§ **WORK INSTRUCTIONS**: Write the material out again exactly as it stands.

§ **STORED DATA**:

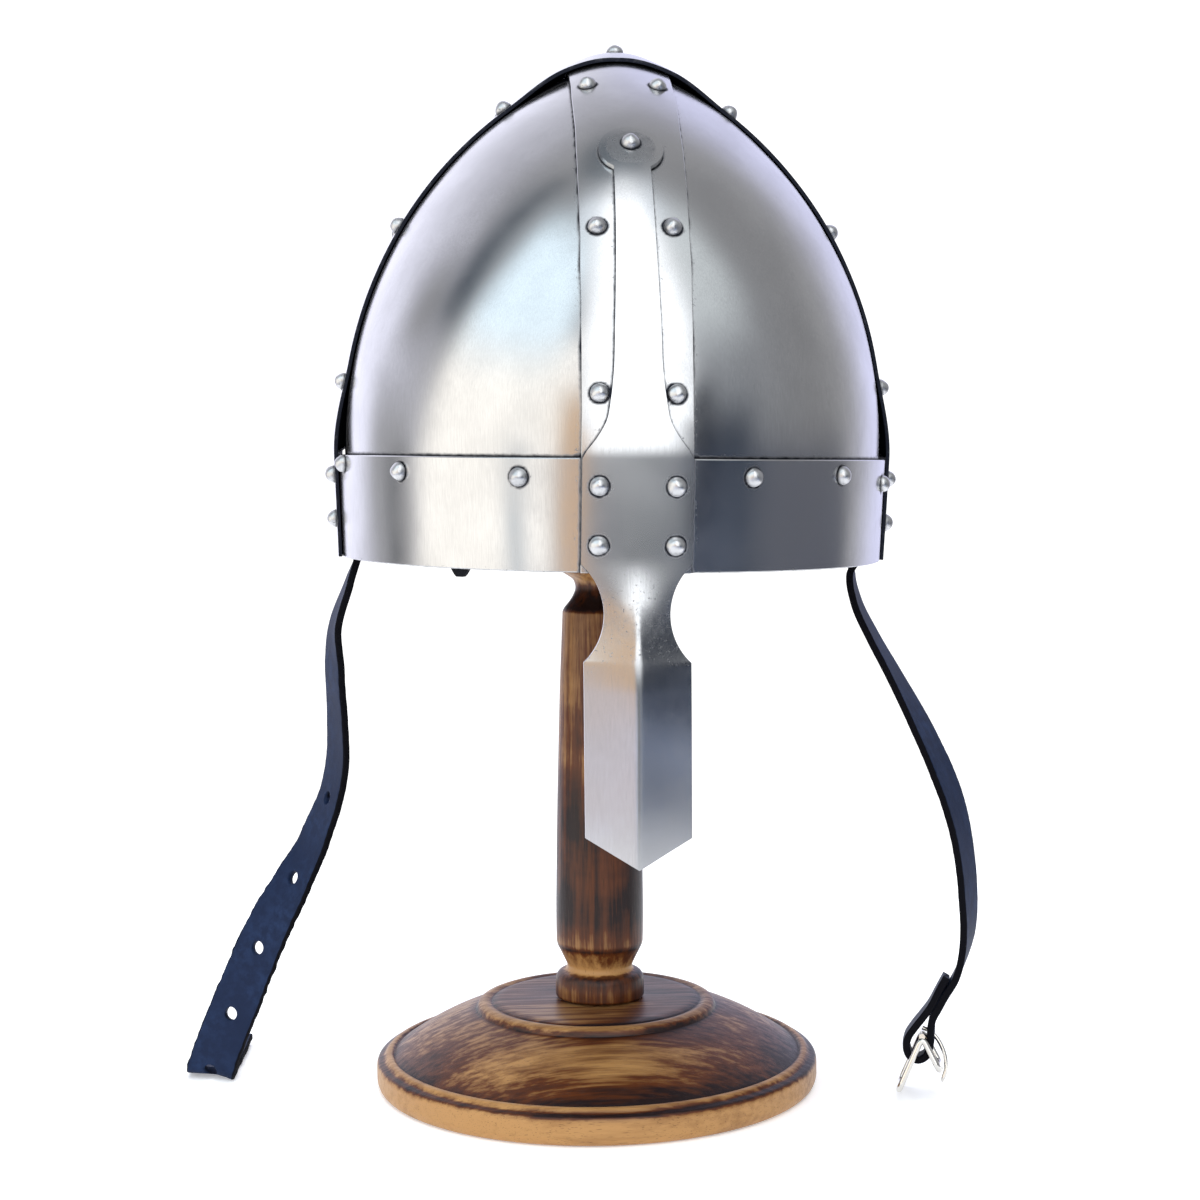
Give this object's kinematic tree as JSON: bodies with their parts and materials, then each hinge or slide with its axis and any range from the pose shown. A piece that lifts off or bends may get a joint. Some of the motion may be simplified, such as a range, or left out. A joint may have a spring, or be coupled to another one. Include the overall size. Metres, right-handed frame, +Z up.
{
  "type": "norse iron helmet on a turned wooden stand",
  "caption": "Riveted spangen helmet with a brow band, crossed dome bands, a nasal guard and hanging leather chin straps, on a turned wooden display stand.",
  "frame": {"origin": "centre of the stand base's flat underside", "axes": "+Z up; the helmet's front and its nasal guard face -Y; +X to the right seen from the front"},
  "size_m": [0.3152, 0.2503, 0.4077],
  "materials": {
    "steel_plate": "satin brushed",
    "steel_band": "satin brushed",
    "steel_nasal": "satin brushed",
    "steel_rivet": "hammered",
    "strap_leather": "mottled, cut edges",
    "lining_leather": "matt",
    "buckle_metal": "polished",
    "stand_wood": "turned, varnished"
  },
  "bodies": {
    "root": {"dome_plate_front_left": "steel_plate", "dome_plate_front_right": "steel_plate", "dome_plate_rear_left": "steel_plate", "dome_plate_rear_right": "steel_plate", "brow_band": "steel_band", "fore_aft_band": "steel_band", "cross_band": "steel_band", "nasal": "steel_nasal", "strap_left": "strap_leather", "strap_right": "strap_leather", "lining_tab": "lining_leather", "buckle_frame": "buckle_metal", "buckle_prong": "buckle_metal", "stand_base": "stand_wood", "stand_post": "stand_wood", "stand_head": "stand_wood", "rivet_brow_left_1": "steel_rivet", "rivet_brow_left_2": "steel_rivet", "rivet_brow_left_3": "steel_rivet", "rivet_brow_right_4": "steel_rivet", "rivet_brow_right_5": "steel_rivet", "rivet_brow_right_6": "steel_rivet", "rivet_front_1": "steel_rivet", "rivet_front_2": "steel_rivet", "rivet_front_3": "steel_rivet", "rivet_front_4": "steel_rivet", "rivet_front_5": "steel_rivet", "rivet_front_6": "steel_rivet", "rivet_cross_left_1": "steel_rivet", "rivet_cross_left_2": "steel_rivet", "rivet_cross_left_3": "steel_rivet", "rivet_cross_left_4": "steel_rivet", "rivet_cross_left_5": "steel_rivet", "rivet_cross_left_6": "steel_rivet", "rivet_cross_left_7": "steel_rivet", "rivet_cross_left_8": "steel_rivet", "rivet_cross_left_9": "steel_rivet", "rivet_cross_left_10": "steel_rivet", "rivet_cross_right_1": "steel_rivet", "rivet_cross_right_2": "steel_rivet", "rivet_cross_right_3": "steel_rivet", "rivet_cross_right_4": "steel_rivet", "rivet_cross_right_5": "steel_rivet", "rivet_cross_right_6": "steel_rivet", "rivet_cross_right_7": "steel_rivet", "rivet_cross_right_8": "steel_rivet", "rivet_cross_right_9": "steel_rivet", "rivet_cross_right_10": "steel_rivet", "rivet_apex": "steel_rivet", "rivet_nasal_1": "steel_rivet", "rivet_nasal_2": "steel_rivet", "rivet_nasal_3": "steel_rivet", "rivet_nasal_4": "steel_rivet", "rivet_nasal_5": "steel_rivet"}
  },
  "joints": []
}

§ **FULL RESPONSE**:
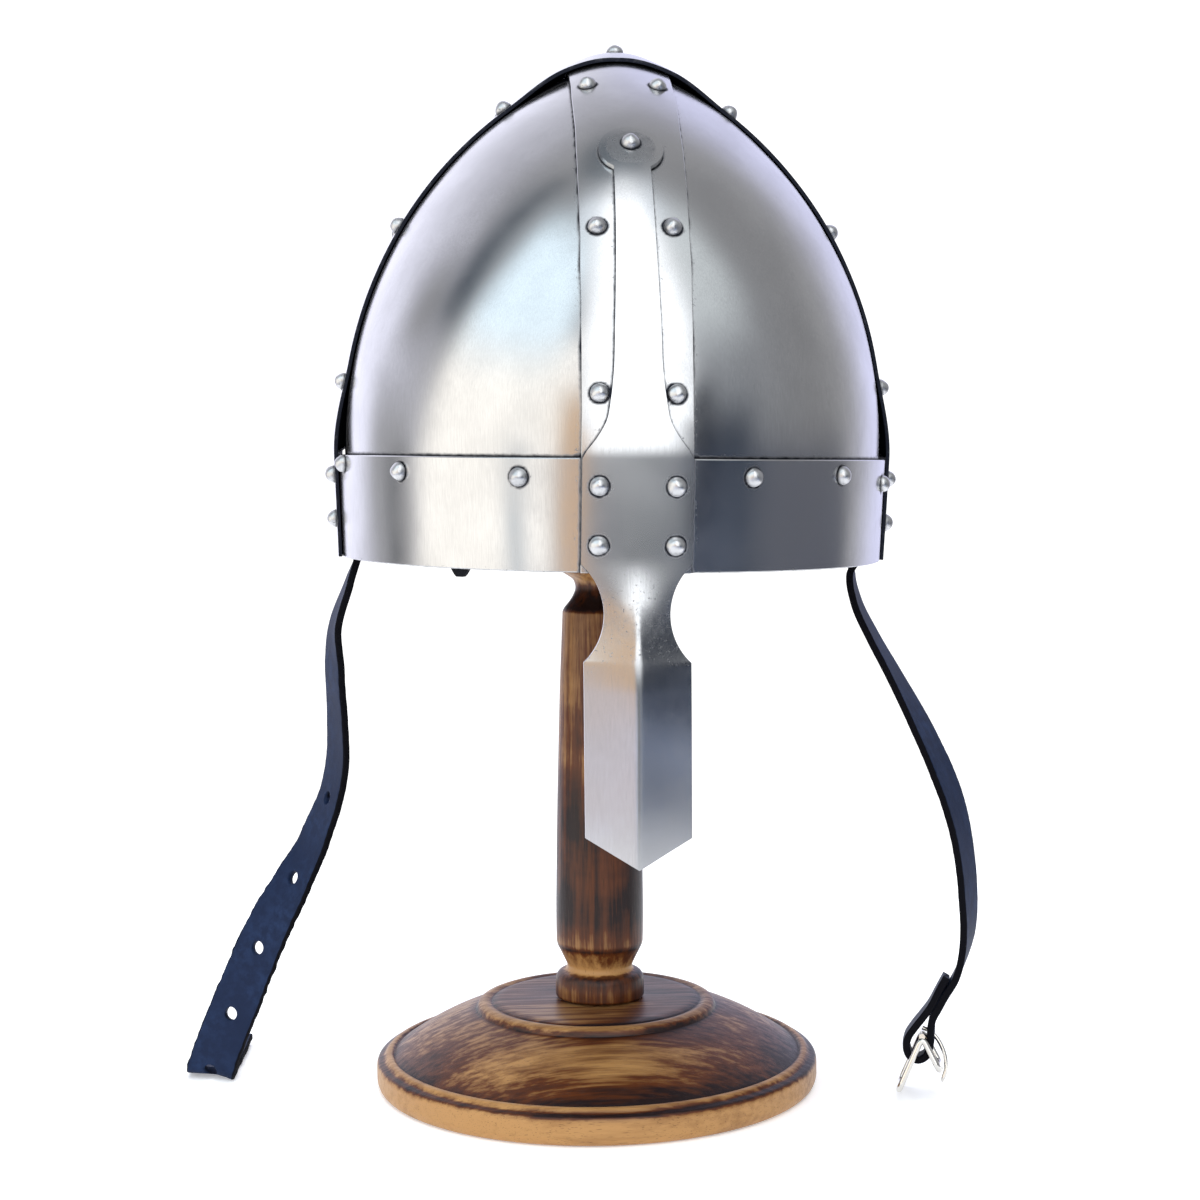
Give this object's kinematic tree as JSON: bodies with their parts and materials, then each hinge or slide with its axis and any range from the pose shown. A piece that lifts off or bends may get a joint. Some of the motion may be simplified, such as a range, or left out. A joint may have a spring, or be coupled to another one. Include the overall size. Metres, right-handed frame, +Z up.
{
  "type": "norse iron helmet on a turned wooden stand",
  "caption": "Riveted spangen helmet with a brow band, crossed dome bands, a nasal guard and hanging leather chin straps, on a turned wooden display stand.",
  "frame": {"origin": "centre of the stand base's flat underside", "axes": "+Z up; the helmet's front and its nasal guard face -Y; +X to the right seen from the front"},
  "size_m": [0.3152, 0.2503, 0.4077],
  "materials": {
    "steel_plate": "satin brushed",
    "steel_band": "satin brushed",
    "steel_nasal": "satin brushed",
    "steel_rivet": "hammered",
    "strap_leather": "mottled, cut edges",
    "lining_leather": "matt",
    "buckle_metal": "polished",
    "stand_wood": "turned, varnished"
  },
  "bodies": {
    "root": {"dome_plate_front_left": "steel_plate", "dome_plate_front_right": "steel_plate", "dome_plate_rear_left": "steel_plate", "dome_plate_rear_right": "steel_plate", "brow_band": "steel_band", "fore_aft_band": "steel_band", "cross_band": "steel_band", "nasal": "steel_nasal", "strap_left": "strap_leather", "strap_right": "strap_leather", "lining_tab": "lining_leather", "buckle_frame": "buckle_metal", "buckle_prong": "buckle_metal", "stand_base": "stand_wood", "stand_post": "stand_wood", "stand_head": "stand_wood", "rivet_brow_left_1": "steel_rivet", "rivet_brow_left_2": "steel_rivet", "rivet_brow_left_3": "steel_rivet", "rivet_brow_right_4": "steel_rivet", "rivet_brow_right_5": "steel_rivet", "rivet_brow_right_6": "steel_rivet", "rivet_front_1": "steel_rivet", "rivet_front_2": "steel_rivet", "rivet_front_3": "steel_rivet", "rivet_front_4": "steel_rivet", "rivet_front_5": "steel_rivet", "rivet_front_6": "steel_rivet", "rivet_cross_left_1": "steel_rivet", "rivet_cross_left_2": "steel_rivet", "rivet_cross_left_3": "steel_rivet", "rivet_cross_left_4": "steel_rivet", "rivet_cross_left_5": "steel_rivet", "rivet_cross_left_6": "steel_rivet", "rivet_cross_left_7": "steel_rivet", "rivet_cross_left_8": "steel_rivet", "rivet_cross_left_9": "steel_rivet", "rivet_cross_left_10": "steel_rivet", "rivet_cross_right_1": "steel_rivet", "rivet_cross_right_2": "steel_rivet", "rivet_cross_right_3": "steel_rivet", "rivet_cross_right_4": "steel_rivet", "rivet_cross_right_5": "steel_rivet", "rivet_cross_right_6": "steel_rivet", "rivet_cross_right_7": "steel_rivet", "rivet_cross_right_8": "steel_rivet", "rivet_cross_right_9": "steel_rivet", "rivet_cross_right_10": "steel_rivet", "rivet_apex": "steel_rivet", "rivet_nasal_1": "steel_rivet", "rivet_nasal_2": "steel_rivet", "rivet_nasal_3": "steel_rivet", "rivet_nasal_4": "steel_rivet", "rivet_nasal_5": "steel_rivet"}
  },
  "joints": []
}